### Task prompt
Everything from the first line down to the line containing "return body - block(across(side, *SLOT[:2]), SLOT[2:], (FORK_TOP" should be reproduced exactly; please include nothing else.

### Data block
···

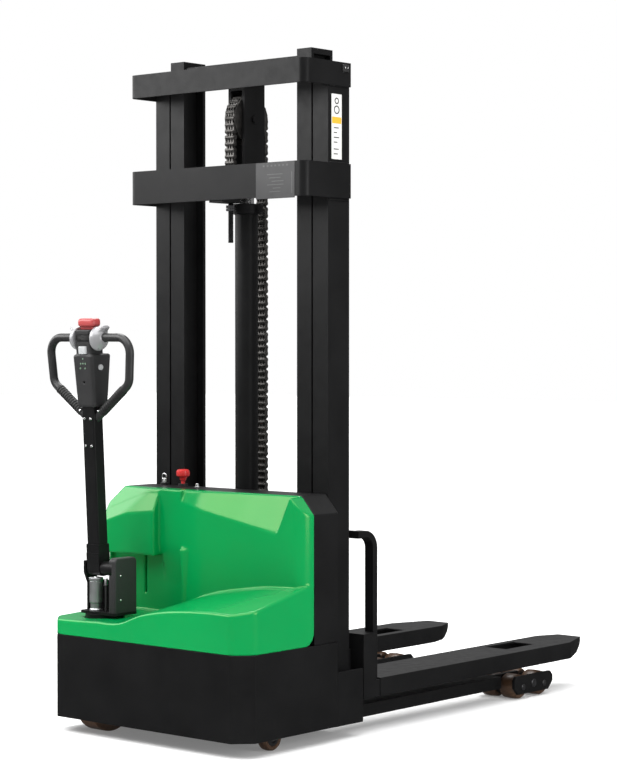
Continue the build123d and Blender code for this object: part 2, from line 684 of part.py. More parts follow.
def make_fork(side):
    """Fork: channel open below, closed and rounded at the tip, slotted for the wheels."""
    width = FORK_OUT - FORK_IN
    taper = [(-width / 2, FORK_HEEL), (width / 2, FORK_HEEL), (width / 2, 1640),
             (36, FORK_TIP), (-width / 2 + 34, FORK_TIP), (-width / 2, 1700)]
    plan = [(side * (x + FORK_MID), y) for x, y in taper]
    body = prism_z(plan, (FORK_LOW, FORK_TOP))
    nose = [(FORK_HEEL, FORK_TOP), (FORK_HEEL, FORK_LOW), (1655, FORK_LOW), (1730, 113),
            (1768, 130), (FORK_TIP, 146), (FORK_TIP, FORK_TOP)]
    body = body & prism_x(nose, (side * FORK_MID - 100, side * FORK_MID + 100))
    channel = [(x + FORK_MID) * side for x in (-width / 2 + FORK_PLATE, width / 2 - FORK_PLATE)]
    body -= block(sorted(channel), (FORK_HEEL - 1, 1640), (FORK_LOW - 5, FORK_TOP - FORK_PLATE))
    body -= block(across(side, GUARD_X - GUARD_WIDTH / 2, FORK_OUT + 1),
                  (FORK_HEEL - 1, GUARD_Y + GUARD_THICK / 2), (FORK_LOW - 1, FORK_TOP + 1))
    return body - block(across(side, *SLOT[:2]), SLOT[2:], (FORK_TOP - 20, FORK_TOP + 1))


def make_guard(side):
    """Load guard: flat bar from the carriage's top bar, bent down to the fork's heel."""
    half = GUARD_THICK / 2
    x = across(side, GUARD_X - GUARD_WIDTH / 2, GUARD_X + GUARD_WIDTH / 2)
    outer_top = 580 + 11 + half
    bar = block(x, (CARRIAGE_REAR, GUARD_Y + half), (outer_top - GUARD_THICK, outer_top))
    bar += block(x, (GUARD_Y - half, GUARD_Y + half), (FORK_LOW, outer_top))
    inside = (GUARD_Y - half, outer_top - GUARD_THICK)
    outside = (GUARD_Y + half, outer_top)
    bar += block(x, (inside[0] - 34, inside[0]), (inside[1] - 34, inside[1]))
    bar -= rod_x(34, (x[0] - 1, x[1] + 1), inside[0] - 34, inside[1] - 34)
    return rounded(bar, Axis.X, 34 + GUARD_THICK, [outside])


def save_chassis():
    save("base_frame", make_base_frame())
    save("bumper_skirt", make_skirt())
    save("hood", make_hood())
    save("rear_cover", make_rear_cover())
    for name, side in (("left", -1), ("right", 1)):
        save(f"outer_rail_{name}", make_outer_rail(side))
        save(f"support_leg_{name}", make_leg(side))
    save("upper_crossbeam", make_crossbeam(UPPER_BEAM, False))
    save("lower_crossbeam", make_crossbeam(LOWER_BEAM, True))
    save("cylinder_barrel", make_barrel())
    save("cylinder_gland", make_gland())
    save("chain_anchor_bolt", make_chain_anchor())
    save("battery", make_battery())
    save("pump_unit", make_pump_unit())
    save("motor_controller", make_controller())
    save("switch_collars", *make_switch_collars())
    save("estop_button", make_estop_button())
    save("key", make_key())


def save_steering():
    save("gearbox", make_gearbox())
    save("drive_motor", make_drive_motor())
    save("drive_wheel", make_drive_hub(), make_drive_tyre())
    save("swivel_yoke", make_yoke())
    save("pivot_housing", make_pivot_housing())
    save("pivot_shaft", make_pivot_shaft())
    save("return_spring", make_return_spring())
    save("return_plunger", make_plunger())
    save("tiller_arm", make_arm())
    save("tiller_head", make_head())
    save("handle_loop", make_loop())
    save("throttle", *make_throttle())
    save("belly_switch", make_belly_switch())
    save("horn_button", lean(horn_body(0, 0)))
    save("raise_button", lean(side_button(1, 0, 0)))
    save("lower_button", lean(side_button(-1, 0, 0)))


def save_wheels():
    save("caster_fork", make_caster_fork())
    save("caster_wheel", make_caster_wheel())
    for name, side in (("left", -1), ("right", 1)):
        save(f"bogie_{name}", make_bogie(side))
        for place, offset in (("front", LOAD_WHEEL_OFFSET), ("rear", -LOAD_WHEEL_OFFSET)):
            save(f"load_wheel_{name}_{place}", *make_load_wheel(side, offset))


def save_mast():
    for name, side in (("left", -1), ("right", 1)):
        save(f"inner_rail_{name}", make_inner_rail(side))
    save("inner_top_bracket", make_top_bracket())
    save("inner_bottom_crossmember", make_bottom_crossmember())
    save("piston_rod", make_piston_rod())
    save("chain_sheave", make_sheave())
    save("mast_rollers_upper", *make_rollers((267, 287.5), UPPER_ROLLER_Z))
    save("mast_rollers_lower", *make_rollers((299, 321), LOWER_ROLLER_Z))
    front_y = SHEAVE_Y - CHAIN_PITCH_RADIUS
    rear_y = SHEAVE_Y + CHAIN_PITCH_RADIUS
    save("chain_front_strand", make_chain_strand(front_y, (1640, SHEAVE_Z)))
    save("chain_rear_strand", make_chain_strand(rear_y, (345, SHEAVE_Z)))


def save_carriage():
    save("carriage_frame", make_carriage_frame())
    for name, side in (("left", -1), ("right", 1)):
        save(f"fork_{name}", make_fork(side))
        save(f"load_guard_{name}", make_guard(side))
    save("carriage_rollers_upper", *make_rollers((233.5, 254.5), CARRIAGE_ROLLERS_Z[1]))
    save("carriage_rollers_lower", *make_rollers((233.5, 254.5), CARRIAGE_ROLLERS_Z[0]))


os.makedirs("parts", exist_ok=True)
FOOTPRINT_LEFT = make_loop().bounding_box().min.X
TO_ORIGIN = Pos(-(FOOTPRINT_LEFT + HALF) / 2, -FORK_TIP / 2, 0)
print("origin in truck axes", (FOOTPRINT_LEFT + HALF) / 2, FORK_TIP / 2)
save_chassis()
save_steering()
save_wheels()
save_mast()
save_carriage()
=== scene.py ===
"""Looks for a walkie stacker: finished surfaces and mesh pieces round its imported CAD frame.

Lengths in this script are millimetres in the truck's own axes, as in the part's source:
X = 0 on the centreline, Y = 0 at the front of the bumper, Z = 0 on the floor.
at() turns them into metres in the row frame, where every Blender object lives.
"""
import bmesh
import bpy
import json
import math
import numpy as np
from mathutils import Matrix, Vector


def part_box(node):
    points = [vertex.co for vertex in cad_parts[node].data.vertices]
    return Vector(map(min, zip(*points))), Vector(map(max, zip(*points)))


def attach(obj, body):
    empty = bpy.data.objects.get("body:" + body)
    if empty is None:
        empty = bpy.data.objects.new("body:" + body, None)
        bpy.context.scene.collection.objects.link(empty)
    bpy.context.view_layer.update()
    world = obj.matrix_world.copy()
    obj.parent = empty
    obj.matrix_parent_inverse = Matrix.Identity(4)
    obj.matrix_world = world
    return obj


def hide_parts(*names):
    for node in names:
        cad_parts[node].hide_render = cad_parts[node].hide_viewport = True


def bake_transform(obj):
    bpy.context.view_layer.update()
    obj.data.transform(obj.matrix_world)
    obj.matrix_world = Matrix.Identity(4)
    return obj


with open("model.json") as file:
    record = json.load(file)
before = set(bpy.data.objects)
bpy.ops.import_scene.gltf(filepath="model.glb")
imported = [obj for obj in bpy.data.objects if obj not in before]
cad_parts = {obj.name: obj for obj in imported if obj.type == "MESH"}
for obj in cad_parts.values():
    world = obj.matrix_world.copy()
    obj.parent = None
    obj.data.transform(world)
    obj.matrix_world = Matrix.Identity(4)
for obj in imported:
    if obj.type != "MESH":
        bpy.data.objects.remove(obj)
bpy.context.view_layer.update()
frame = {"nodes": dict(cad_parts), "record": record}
NODES = frame["nodes"]
SKIRT_LOW, SKIRT_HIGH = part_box("bumper_skirt")
ORIGIN = Vector(((SKIRT_LOW.x + SKIRT_HIGH.x) / 2, SKIRT_LOW.y, 0))
MM = 0.001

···

### Result
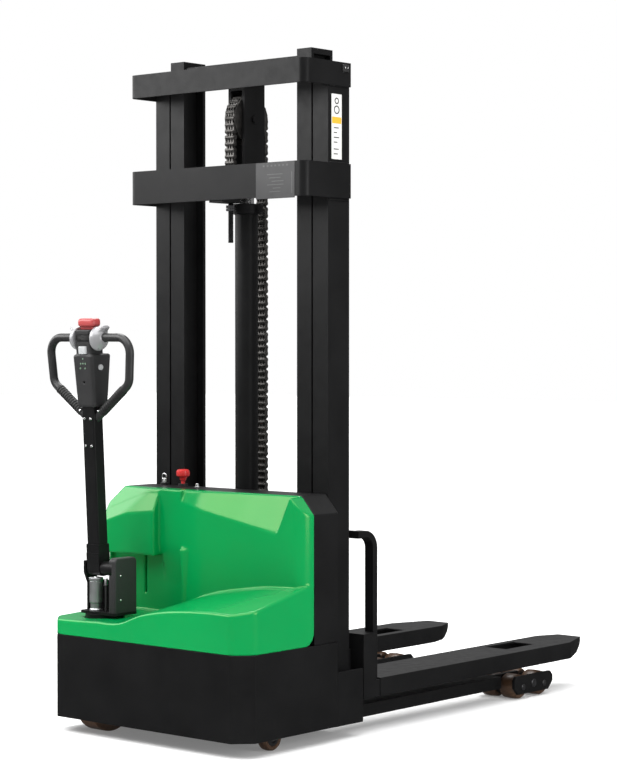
Continue the build123d and Blender code for this object: part 2, from line 684 of part.py. More parts follow.
def make_fork(side):
    """Fork: channel open below, closed and rounded at the tip, slotted for the wheels."""
    width = FORK_OUT - FORK_IN
    taper = [(-width / 2, FORK_HEEL), (width / 2, FORK_HEEL), (width / 2, 1640),
             (36, FORK_TIP), (-width / 2 + 34, FORK_TIP), (-width / 2, 1700)]
    plan = [(side * (x + FORK_MID), y) for x, y in taper]
    body = prism_z(plan, (FORK_LOW, FORK_TOP))
    nose = [(FORK_HEEL, FORK_TOP), (FORK_HEEL, FORK_LOW), (1655, FORK_LOW), (1730, 113),
            (1768, 130), (FORK_TIP, 146), (FORK_TIP, FORK_TOP)]
    body = body & prism_x(nose, (side * FORK_MID - 100, side * FORK_MID + 100))
    channel = [(x + FORK_MID) * side for x in (-width / 2 + FORK_PLATE, width / 2 - FORK_PLATE)]
    body -= block(sorted(channel), (FORK_HEEL - 1, 1640), (FORK_LOW - 5, FORK_TOP - FORK_PLATE))
    body -= block(across(side, GUARD_X - GUARD_WIDTH / 2, FORK_OUT + 1),
                  (FORK_HEEL - 1, GUARD_Y + GUARD_THICK / 2), (FORK_LOW - 1, FORK_TOP + 1))
    return body - block(across(side, *SLOT[:2]), SLOT[2:], (FORK_TOP - 20, FORK_TOP + 1))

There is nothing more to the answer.